Si Manuel Valls a pris le risque de réveiller une blessure aussi profonde dans l’histoire de la gauche, c’est que, plutôt que d’en résorber les fractures, il n’a de cesse de les creuser pour mieux faire table rase d’un héritage qu’il porte comme un fardeau. La médiation de l’habile Bernard Cazeneuve a sauvé, pour un temps, les apparences. Garantir la liberté de manifester, c’est le programme minimal d’un gouvernement de gauche. Pour autant, Valls entend poursuivre sa croisade idéologique, celle qui le conduit à vouloir éradiquer la « gauche passéiste » qu’il déteste. Reconnaissons que le chœur de cette autoproclamée « vraie gauche » le lui rend bien, en déversant sur un « renégat » caricaturé en parangon du « social-traître » une haine démesurée qu’il n’exprime même plus envers l’extrême droite « marinisée ».
Manuel Valls charge tel le taureau sur la muleta dès qu’il s’agit de régler leur compte à ses frères ennemis.Reste que, dans un pays au bord de la crise de nerfs, où même le patron de la DGSI, Patrick Calvar, agite le spectre de la « guerre civile », Manuel Valls charge tel le taureau sur la muleta dès qu’il s’agit de régler leur compte à ses frères ennemis. Salutaire vigie pour ramener son camp dans le champ républicain, en particulier pour le mobiliser en faveur de la laïcité, ou lui ouvrir les yeux sur l’enjeu de la sécurité, il verse aussi sec dans l’excommunication à la vue d’un cortège syndical ou d’un frondeur socialiste. Au congrès de Tours de décembre 1920 qui entérinait la scission de la SFIO, Léon Blum, gardant la « vieille maison », lançait encore un message de rassemblement aux communistes qui s’en allaient « courir l’aventure » : « Les uns et les autres, […] malgré tout, restons des frères qu’aura séparés une querelle cruelle, mais une querelle de famille, et qu’un foyer commun pourra encore réunir. »
Près d’un siècle plus tard, pour Manuel Valls, à gauche, l’heure n’est plus à la réconciliation, pas même à l’apaisement, mais à la « clarification ». Voire à la liquidation.
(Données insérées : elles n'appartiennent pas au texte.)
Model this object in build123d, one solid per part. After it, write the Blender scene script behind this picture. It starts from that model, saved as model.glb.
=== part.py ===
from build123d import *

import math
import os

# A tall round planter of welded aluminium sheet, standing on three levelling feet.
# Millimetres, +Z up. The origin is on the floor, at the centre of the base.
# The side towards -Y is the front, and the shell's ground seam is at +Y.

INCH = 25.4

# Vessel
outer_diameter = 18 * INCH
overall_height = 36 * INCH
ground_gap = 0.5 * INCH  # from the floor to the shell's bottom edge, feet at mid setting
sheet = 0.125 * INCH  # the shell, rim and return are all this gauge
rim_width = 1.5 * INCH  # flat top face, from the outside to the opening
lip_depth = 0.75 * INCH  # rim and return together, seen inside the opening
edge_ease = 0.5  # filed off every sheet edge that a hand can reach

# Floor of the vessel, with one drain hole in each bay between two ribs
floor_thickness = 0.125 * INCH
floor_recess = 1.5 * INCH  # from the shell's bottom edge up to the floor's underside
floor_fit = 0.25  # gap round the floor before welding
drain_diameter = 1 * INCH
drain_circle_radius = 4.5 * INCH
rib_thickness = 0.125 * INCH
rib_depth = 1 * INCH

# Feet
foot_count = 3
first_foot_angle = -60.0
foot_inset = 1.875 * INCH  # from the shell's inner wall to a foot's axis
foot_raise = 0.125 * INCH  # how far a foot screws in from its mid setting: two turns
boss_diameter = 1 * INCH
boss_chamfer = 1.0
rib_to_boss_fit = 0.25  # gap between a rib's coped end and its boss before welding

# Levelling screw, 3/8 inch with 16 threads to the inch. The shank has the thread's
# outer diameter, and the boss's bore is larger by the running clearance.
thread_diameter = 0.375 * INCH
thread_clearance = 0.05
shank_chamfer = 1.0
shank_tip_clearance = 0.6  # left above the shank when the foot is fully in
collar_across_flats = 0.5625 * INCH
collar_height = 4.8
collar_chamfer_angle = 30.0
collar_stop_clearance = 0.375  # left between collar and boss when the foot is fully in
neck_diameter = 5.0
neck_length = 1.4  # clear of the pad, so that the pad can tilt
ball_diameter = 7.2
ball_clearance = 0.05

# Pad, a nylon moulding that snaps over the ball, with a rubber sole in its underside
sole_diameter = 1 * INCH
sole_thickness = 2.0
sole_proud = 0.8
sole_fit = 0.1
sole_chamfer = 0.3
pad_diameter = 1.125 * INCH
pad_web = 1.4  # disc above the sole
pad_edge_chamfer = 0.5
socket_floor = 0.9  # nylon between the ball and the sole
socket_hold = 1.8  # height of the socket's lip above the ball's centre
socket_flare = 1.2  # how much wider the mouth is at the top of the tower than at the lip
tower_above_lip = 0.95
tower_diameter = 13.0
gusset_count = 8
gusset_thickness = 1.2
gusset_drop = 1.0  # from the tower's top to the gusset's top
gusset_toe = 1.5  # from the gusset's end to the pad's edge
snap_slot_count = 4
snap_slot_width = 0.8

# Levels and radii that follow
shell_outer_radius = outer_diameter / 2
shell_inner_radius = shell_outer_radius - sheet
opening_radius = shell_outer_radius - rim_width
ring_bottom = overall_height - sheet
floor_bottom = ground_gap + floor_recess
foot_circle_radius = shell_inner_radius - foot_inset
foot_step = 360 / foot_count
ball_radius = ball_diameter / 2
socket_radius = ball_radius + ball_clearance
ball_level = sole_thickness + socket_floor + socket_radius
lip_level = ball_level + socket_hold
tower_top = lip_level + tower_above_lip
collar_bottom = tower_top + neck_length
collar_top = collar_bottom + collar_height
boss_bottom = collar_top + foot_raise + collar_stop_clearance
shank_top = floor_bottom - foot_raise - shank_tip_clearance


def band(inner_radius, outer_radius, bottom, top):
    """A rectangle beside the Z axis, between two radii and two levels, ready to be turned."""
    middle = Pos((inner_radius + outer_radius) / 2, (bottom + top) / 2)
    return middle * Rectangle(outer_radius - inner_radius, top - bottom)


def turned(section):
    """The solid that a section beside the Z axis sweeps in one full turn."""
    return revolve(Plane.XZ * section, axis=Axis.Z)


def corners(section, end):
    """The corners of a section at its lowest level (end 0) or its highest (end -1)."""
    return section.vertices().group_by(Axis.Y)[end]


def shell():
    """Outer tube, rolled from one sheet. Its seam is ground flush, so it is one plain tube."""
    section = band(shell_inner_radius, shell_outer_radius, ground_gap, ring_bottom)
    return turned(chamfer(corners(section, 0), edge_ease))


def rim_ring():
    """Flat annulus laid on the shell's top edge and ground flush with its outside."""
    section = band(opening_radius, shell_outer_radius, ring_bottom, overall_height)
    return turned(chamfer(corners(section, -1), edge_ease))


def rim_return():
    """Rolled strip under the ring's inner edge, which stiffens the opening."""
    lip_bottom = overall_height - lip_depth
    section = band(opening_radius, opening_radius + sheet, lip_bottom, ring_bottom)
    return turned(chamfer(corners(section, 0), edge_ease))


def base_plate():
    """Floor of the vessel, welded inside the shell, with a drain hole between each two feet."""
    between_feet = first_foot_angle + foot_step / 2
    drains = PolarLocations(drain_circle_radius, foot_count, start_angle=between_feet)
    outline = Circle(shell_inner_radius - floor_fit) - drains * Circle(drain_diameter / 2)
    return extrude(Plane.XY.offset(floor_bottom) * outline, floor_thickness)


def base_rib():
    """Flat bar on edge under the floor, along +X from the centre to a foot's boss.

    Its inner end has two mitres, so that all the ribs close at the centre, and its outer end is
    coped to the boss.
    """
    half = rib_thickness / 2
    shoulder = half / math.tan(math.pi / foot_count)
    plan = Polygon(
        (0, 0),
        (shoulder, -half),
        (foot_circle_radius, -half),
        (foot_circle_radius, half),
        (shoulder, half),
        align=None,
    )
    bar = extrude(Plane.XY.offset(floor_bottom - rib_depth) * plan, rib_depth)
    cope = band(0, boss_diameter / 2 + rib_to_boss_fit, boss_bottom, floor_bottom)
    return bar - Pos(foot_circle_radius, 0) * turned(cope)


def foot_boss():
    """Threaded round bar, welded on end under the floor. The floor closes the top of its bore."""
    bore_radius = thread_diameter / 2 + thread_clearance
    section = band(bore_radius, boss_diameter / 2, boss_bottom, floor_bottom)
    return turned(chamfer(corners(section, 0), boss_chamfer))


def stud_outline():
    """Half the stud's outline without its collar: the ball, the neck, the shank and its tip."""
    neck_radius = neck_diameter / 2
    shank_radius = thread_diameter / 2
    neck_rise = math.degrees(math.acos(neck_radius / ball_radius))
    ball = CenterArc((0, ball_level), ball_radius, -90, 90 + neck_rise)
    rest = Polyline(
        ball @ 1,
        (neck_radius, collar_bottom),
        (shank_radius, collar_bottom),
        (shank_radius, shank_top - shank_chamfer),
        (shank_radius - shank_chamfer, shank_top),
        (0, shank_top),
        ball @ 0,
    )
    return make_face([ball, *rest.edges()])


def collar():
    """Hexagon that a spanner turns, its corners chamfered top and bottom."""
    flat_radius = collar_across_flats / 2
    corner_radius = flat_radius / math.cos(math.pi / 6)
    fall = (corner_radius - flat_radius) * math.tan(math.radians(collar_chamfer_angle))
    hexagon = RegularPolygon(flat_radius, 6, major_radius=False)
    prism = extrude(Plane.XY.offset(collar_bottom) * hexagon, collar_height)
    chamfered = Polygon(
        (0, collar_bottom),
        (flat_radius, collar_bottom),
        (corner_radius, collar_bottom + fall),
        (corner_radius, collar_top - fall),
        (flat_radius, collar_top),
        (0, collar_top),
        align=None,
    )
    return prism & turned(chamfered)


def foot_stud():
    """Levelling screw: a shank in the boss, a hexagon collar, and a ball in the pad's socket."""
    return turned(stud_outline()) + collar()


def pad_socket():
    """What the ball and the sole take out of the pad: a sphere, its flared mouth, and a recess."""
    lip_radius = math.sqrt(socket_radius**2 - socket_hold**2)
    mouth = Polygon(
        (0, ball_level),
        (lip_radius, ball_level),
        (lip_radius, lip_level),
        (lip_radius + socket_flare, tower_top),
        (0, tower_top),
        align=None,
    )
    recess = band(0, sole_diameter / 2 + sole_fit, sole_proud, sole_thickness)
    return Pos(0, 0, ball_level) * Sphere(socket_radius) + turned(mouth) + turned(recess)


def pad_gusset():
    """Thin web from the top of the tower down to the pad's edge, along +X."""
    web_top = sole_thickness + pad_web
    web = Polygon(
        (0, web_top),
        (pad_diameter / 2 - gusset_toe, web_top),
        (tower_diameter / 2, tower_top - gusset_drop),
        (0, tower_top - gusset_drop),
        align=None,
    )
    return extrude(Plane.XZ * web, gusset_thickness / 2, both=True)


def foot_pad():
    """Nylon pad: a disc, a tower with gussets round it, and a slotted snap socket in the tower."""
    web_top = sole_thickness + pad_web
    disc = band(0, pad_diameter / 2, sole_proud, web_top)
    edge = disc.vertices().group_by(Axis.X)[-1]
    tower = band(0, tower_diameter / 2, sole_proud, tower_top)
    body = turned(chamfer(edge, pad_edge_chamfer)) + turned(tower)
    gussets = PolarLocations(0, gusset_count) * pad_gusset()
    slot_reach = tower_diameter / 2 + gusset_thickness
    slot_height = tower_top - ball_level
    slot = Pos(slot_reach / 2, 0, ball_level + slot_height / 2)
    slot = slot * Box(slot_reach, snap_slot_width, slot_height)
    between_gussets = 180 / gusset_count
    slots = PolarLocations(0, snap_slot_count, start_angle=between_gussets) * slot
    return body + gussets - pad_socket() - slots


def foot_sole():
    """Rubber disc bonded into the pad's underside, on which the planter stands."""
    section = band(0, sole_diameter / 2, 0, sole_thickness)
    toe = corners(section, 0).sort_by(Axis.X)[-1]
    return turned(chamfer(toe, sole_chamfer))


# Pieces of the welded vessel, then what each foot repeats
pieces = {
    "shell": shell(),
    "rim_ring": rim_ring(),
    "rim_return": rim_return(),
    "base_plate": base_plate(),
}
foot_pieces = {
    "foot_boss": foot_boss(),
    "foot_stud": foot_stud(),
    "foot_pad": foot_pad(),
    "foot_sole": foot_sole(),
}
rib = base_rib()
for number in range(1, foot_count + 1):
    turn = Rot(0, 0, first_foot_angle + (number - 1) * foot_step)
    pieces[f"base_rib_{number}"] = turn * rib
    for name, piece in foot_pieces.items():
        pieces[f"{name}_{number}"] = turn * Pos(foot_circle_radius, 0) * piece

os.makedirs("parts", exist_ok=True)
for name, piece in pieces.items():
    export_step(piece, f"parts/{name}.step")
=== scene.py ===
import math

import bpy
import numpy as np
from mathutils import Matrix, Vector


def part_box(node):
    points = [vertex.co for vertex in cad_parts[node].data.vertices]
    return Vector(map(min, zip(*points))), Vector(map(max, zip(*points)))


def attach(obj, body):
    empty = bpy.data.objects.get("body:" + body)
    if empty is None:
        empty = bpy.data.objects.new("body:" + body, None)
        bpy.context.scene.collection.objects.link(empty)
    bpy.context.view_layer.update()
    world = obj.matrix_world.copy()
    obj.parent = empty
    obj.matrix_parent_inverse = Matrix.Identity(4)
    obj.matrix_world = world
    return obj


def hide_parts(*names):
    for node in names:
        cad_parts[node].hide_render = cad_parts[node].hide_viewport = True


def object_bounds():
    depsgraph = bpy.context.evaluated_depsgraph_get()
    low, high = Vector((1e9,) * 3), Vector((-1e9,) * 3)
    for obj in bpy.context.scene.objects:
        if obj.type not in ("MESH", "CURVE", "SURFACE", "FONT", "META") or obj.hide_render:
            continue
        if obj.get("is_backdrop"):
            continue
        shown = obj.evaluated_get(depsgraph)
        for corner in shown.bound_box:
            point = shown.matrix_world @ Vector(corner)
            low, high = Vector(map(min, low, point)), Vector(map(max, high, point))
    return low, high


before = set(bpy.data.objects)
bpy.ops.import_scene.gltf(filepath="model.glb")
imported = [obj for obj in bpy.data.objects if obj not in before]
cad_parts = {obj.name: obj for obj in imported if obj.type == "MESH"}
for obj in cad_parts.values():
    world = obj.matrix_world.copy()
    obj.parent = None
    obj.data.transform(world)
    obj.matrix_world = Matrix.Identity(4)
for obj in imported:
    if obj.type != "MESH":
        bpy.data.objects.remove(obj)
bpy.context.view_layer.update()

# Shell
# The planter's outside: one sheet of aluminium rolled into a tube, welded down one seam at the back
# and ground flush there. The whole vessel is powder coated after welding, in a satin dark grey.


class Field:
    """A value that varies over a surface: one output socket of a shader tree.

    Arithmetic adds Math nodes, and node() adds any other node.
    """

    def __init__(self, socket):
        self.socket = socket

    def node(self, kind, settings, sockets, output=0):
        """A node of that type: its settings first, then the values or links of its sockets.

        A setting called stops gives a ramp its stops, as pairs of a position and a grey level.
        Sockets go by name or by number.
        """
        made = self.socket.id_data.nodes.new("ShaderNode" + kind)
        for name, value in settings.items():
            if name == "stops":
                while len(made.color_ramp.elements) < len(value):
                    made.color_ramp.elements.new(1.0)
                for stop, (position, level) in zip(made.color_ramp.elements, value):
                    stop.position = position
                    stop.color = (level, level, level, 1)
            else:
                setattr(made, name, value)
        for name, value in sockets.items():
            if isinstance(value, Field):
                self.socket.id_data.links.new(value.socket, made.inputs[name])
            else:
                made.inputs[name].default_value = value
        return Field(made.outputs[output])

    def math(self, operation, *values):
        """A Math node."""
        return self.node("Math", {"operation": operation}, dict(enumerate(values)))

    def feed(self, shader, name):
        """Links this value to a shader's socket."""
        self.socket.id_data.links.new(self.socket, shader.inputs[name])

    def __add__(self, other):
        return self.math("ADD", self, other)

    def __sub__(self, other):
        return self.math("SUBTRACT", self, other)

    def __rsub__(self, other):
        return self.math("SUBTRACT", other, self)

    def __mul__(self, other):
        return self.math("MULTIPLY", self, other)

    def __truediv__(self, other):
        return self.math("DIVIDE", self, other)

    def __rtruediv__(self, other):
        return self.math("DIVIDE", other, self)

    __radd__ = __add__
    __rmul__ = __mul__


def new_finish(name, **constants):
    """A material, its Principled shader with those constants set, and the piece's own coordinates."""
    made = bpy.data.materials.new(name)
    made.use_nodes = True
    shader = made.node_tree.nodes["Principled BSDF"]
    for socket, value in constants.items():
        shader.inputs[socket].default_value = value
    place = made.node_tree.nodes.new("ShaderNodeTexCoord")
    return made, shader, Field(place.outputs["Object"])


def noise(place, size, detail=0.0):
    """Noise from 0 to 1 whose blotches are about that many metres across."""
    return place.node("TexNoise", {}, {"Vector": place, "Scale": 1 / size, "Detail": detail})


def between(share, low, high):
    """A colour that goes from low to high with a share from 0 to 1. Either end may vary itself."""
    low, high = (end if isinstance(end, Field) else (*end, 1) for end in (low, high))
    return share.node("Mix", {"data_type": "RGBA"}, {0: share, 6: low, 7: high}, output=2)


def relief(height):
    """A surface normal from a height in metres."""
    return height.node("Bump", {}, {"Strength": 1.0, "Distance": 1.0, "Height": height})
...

Il s’y consacre en recourant à la tactique du coup de menton permanent. Elle a présidé à l’interminable feuilleton de la déchéance de nationalité qui a déchiré les cœurs et les âmes de la gauche. Cette même méthode a justifié le recours à l’article 49.3 pour clore les débats sur la loi Travail au Palais-Bourbon, un coup de matraque parlementaire qui plane déjà sur la deuxième lecture du texte prévue début juillet. Dès sa nomination à Matignon, l’autorité du Premier ministre était supposée pallier le déficit d’incarnation dont souffre François Hollande depuis son entrée à l’Elysée. Mais, de foucades en provocations, il s’est parfois caricaturé en incendiaire, presque en pousse-au-crime, prompt à jeter de l’huile sur les braises des gauches incandescentes. A force de mimer l’autorité, il arrive à Manuel Valls de sombrer dans l’autoritarisme : c’est justement la frontière qui sépare l’homme d’Etat de l’homme d’états d’âme.
A son tour, l’espèce des sociaux-démocrates peut, elle aussi, finir par s’éteindre.
« La gauche peut disparaître », prévenait-il il y a quelques mois. La seule posture martiale ne saurait suffire à enrayer ce déclin. Et à masquer le désarroi idéologique qui menace d’engloutir la social-démocratie dans l’Europe entière.
Les dinosaures ont disparu, les koalas ne sont plus qu’une poignée, et si les poissons volants existent, ils ne constituent pas la majorité du genre, comme le faisait remarquer Michel Audiard. A son tour, l’espèce des sociaux-démocrates peut, elle aussi, finir par s’éteindre. Enfoncée par le Mouvement cinq étoiles en Italie, dépassée par Podemos en Espagne, laminée par Syriza en Grèce, ou encore impuissante et divisée en France, en Grande-Bretagne ou en Allemagne, la social-démocratie n’était peut-être qu’une page de l’Histoire en train de se tourner. Après tout, les radicaux, qui exerçaient un magistère hégémonique sur la IIIe République, sont aujourd’hui confinés à la marginalité. « Le socialisme est une morale et presque une religion, autant qu’une doctrine », disait Léon Blum. A observer les ravages de la guerre des gauches, on comprend que ses adeptes traversent une sérieuse crise de foi.